Over the years some archaeologists have suggested that the people who lived there might have helped create the Sahara by cutting down the trees. Claussen is skeptical. “We don’t really need people,” he says. “We’ve shown that this can be described as a natural phenomenon.” The people, more likely, were just caught in a vast and weird clockwork, one that connected Jupiter to their acacia trees, with Earth’s tilted axis, the summer monsoon, and the brightness of desert sand all acting as intermediate cogs. The wheels turned and took the Saharans’ landscape away from them, and it all happened very fast, in a time span well within the limits of cultural memory.
In the last couple of decades archaeologists have done a fair amount of digging in the Sahara, especially in Egypt. At Nabta, 60 miles west of the Nile near the Sudanese border, Fred Wendorf of Southern Methodist University, Romuald Schild of the Polish Academy of Sciences, and Angela E. Close of the University of Washington in Seattle have found the remains of a small settlement established along a seasonal lake between 5,000 and 6,000 years ago. The people there engaged in some odd activities: ceremonial burials of cows, for instance. They also hauled multiton slabs of sandstone, some of them 10 feet tall, from hundreds of yards away and stood them on end in the lake mud. The standing stones may have served to point out north or to “acknowledge the zenith Sun near the onset of the rainy season,” as Wendorf and Schild have recently proposed. In any case, the backbreaking labor required to erect them suggests a social hierarchy “Nobody’s going to do that to fill up a quiet Sunday afternoon,” says Close. “Somebody has to be sitting there at the top saying, `You … will … do … this!'”
Farther north and around 120 miles west of the Nile, near Farafra Oasis, a team led by Barbara Barich of the University of Rome has been excavating another lakeshore settlement from the Sahara’s greener days. The people there kept sheep, goats, probably cattle, and perhaps ostriches–Barich has found an inordinate number of eggshells. They built houses with stone foundations and hearths, and they were starting to cultivate the sorghum and millet that grew wild along the lake. These rudiments of agriculture put them well ahead of people then living in the Nile Valley. “There they were still chasing gazelles up and down,” says Close. And perhaps fishing too: During the Holocene Optimum, when even the Sahara was wet, the Nile may have been too wild and too prone to flooding to permit much else in the valley
Close and Barich both believe that Saharans fleeing the desert may have brought the beginnings of agriculture and of organized, hierarchical society–in short, of a post-Stone Age way of life–to the Nile Valley. At Farafra, Barich has found flint knives and other tools carved in a distinctive style that shows up later along the Nile, implying a transmission of know-how. “We think the western areas were the place from which the idea of cultivation came to the Nile,” she says. “It was something that was completely different from the tradition there.” The first pharaohs, meanwhile, came to power only a few centuries after people had to leave Nabta. Their pyramids can be seen as more elaborate expressions of an idea already contained in the Nabta megaliths, namely, as Close puts it, “that some people are more equal than others.”

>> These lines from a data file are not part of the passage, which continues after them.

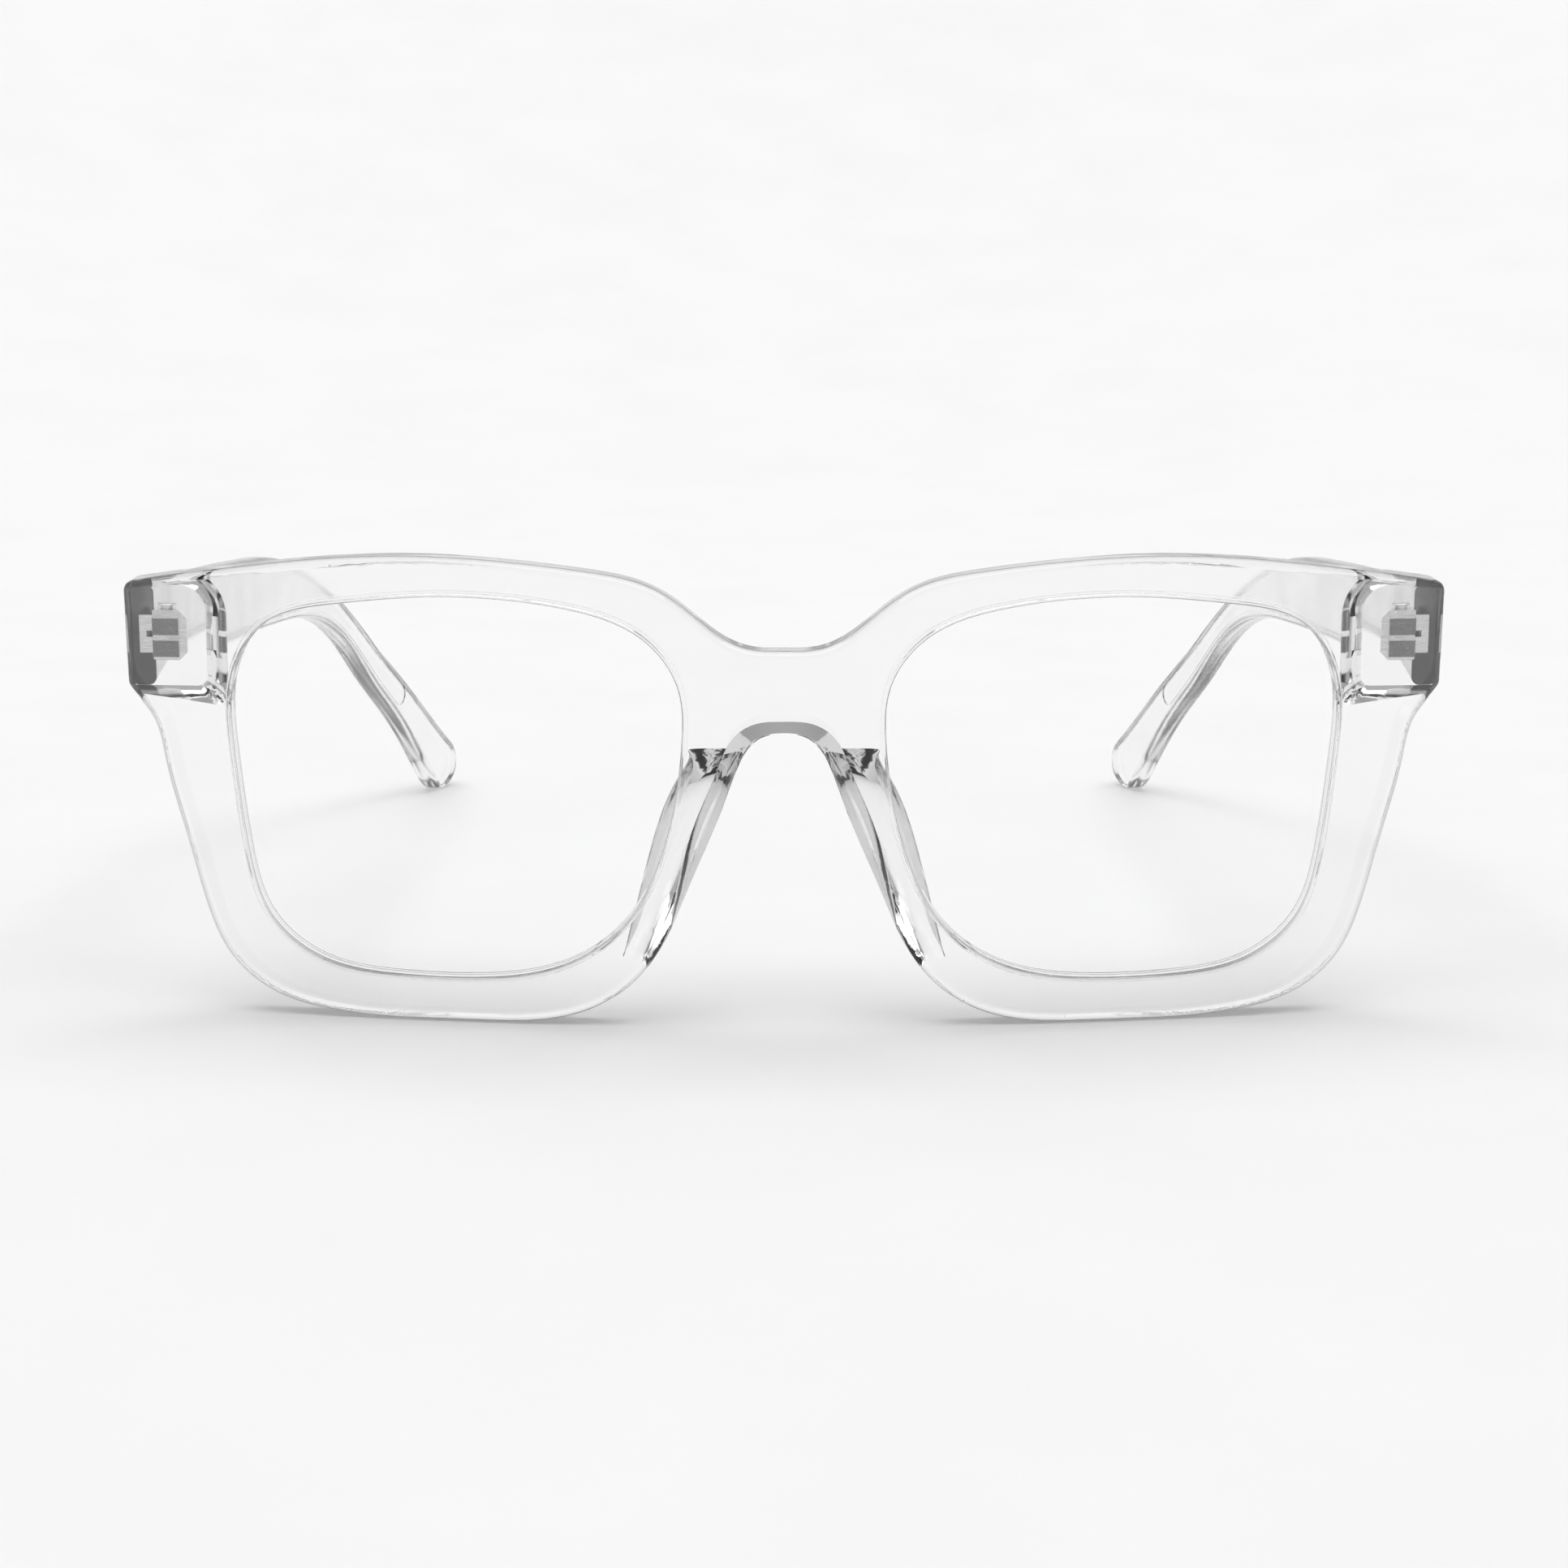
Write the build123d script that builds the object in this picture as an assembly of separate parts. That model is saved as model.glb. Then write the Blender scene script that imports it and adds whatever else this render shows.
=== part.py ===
from build123d import *
import math
import os

# Clear, square, full-rim blue light glasses, in millimetres, standing open on a table.
# +Z is up, the front faces -Y and the glasses are the same on both sides of X = 0.
# The design is drawn with Y = 0 at the front face of the bridge, and every part is
# moved back by half the depth at the end, so that the origin is on the table under
# the middle of the glasses. Each function that takes a side makes the +X one, the
# wearer's left, and the other is its mirror image.

# Front
FRONT_RADIUS = 280.0        # bow of the front face, about a vertical axis
FRONT_THICKNESS = 4.0
FRONT_EDGE_ROUND = 1.0      # round along the front edge of the outline
REAR_EDGE_ROUND = 0.6       # round along the rear edge of the outline
OPENING_ROUND = 0.35        # round along both edges of a lens opening
OPENING_EDGE_LENGTH = 150.0  # only the openings' own edges are longer than this

# Lenses
LENS_CENTRE_X = 36.1
LENS_CENTRE_Z = 26.2
LENS_RADIUS = 150.0         # curve of the lens's middle surface
LENS_DEPTH = 0.6            # middle surface behind the front face, at the lens's centre
LENS_THICKNESS = 2.0
TONGUE_THICKNESS = 1.0      # edge of the lens that sits in the groove
TONGUE_HEIGHT = 0.6
LENS_CLEARANCE = 0.03

# Corner block behind each end piece, which carries the hinge
BLOCK_REAR_Y = 16.6
BLOCK_INNER_X = 64.2
BLOCK_BOTTOM_Z = 36.1
BLOCK_TOP_Z = 47.5
BLOCK_OUTER_X = 76.0        # beyond the end piece, which trims the block
# Sections of the block, from the rim backwards: Y, inner X, bottom Z, top Z, and the
# radii of the upper and the lower inner corner
BLOCK_SECTIONS = [(11.0, 61.6, 34.4, 50.6, 6.0, 1.6), (13.6, 63.0, 35.5, 49.0, 4.4, 1.4),
                  (BLOCK_REAR_Y, BLOCK_INNER_X, BLOCK_BOTTOM_Z, BLOCK_TOP_Z, 3.0, 1.2)]

# Hinge
HINGE_X = 68.7
HINGE_Y = 17.95
HINGE_Z = 41.9
KNUCKLE_RADIUS = 1.25
FRONT_KNUCKLE = 0.6         # height of each of the front leaf's three knuckles
ARM_KNUCKLE = 1.8           # height of each of the arm leaf's two knuckles
KNUCKLE_COUNT = 5           # front, arm, front, arm and front leaf, from the bottom up
KNUCKLE_GAP = 0.05
HINGE_HEIGHT = 3 * FRONT_KNUCKLE + 2 * ARM_KNUCKLE + 4 * KNUCKLE_GAP
HINGE_BOTTOM_Z = HINGE_Z - HINGE_HEIGHT / 2
LEAF_PLATE = 0.8            # thickness of both leaves' plates
LEAF_CORNER = 0.9           # chamfer of the front leaf's corners
FRONT_PLATE_X = (66.4, 70.3)
PRONG_X = (67.2, 70.2)      # two prongs that hold the front leaf in the block
PRONG_LENGTH = 3.4
ARM_PLATE_X = 71.9          # outer side of the plate inside the arm
ARM_PLATE_END_Y = 27.0
STRAP_Y = (16.9, 19.15)     # straps that join the arm leaf's knuckles to its plate
LEAF_CLEARANCE = 0.03       # between a leaf and the plastic round it
SCREW_RADIUS = 0.6
SCREW_SEATED = 0.02         # radial clearance of the screw in the front's knuckles
SCREW_RUNNING = 0.05        # radial clearance of the screw in the arm's knuckles
SCREW_END = 0.15            # screw's end below the lowest knuckle
SCREW_HEAD_RADIUS = 1.1
SCREW_HEAD_HEIGHT = 0.55
SCREW_HEAD_ROUND = 0.2
SLOT_WIDTH = 0.3
SLOT_DEPTH = 0.25

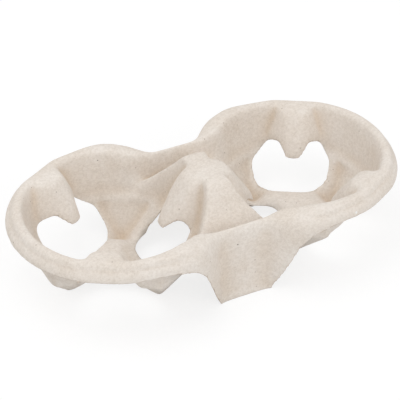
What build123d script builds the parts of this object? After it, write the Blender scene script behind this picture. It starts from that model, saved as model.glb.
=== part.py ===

Today people have returned in large numbers to Farafra and to other oases in Egypt and Libya. They are living there off the climatic past, with wells that descend over a thousand feet and tap groundwater that was last replenished when the Sahara was green. Tripoli and other cities on Libya’s Mediterranean coast get water from oases that lie as much as 250 miles south in the desert. One of the giant pipelines tracks the path of one of Pachur’s paleo-rivers. At some oases the fossil groundwater is used to irrigate vast circular fields. In the area around Farafra they grow wheat now instead of sorghum.
Those fields are not enough vegetation to call in the monsoon, in spite of the feedback that Claussen has identified–but that is not to say that such a project is beyond human powers. If we followed the Milankovitch clock, we would need to pass through another ice age before the Sahara turned green again, but we’re not sticking to that timetable. Global warming caused by carbon dioxide and other greenhouse gases could, a century or two from now, provide the nudge to the monsoon that the tilt and wobble of Earth’s axis did in the middle Holocene. Claussen’s model suggests it’s possible, though he doesn’t much like to talk about it: He’s afraid people will get the wrong idea. The real message of his simulations, he says, is that feedbacks in Earth’s climate have in the past produced abrupt climate changes that disrupted human societies tremendously–and we’re not yet capable of predicting which changes lie in our future.
Still, the notion that at least one of the unintended consequences of our fossil-fuel habit might be the greening of the Sahara is cheerful to contemplate. Pachur takes the possibility seriously Though he likes the desert well enough to struggle through it every year, one gets the sense he would quite like to see it become a savanna once again, like the ancient one whose traces he uncovers. “There would be one essential difference, though,” he says. “Those vast plains would no longer be populated by animals.”
In the past, when the desert came, the giraffes, elephants, lions, and other large animals retreated toward the Mediterranean and into mountains like the Tibesti or the Atlas ranges; when the Sahara went green again, the animals could spread down onto the plains following the rivers and lakes. Those relict populations were still around in historical times–the Greeks and Romans met them–but in the past couple of millennia, human hunters have eradicated them all. If the Sahara ever becomes Eden again, it won’t be the Eden of the Holocene Optimum. It will be Eden after the fall.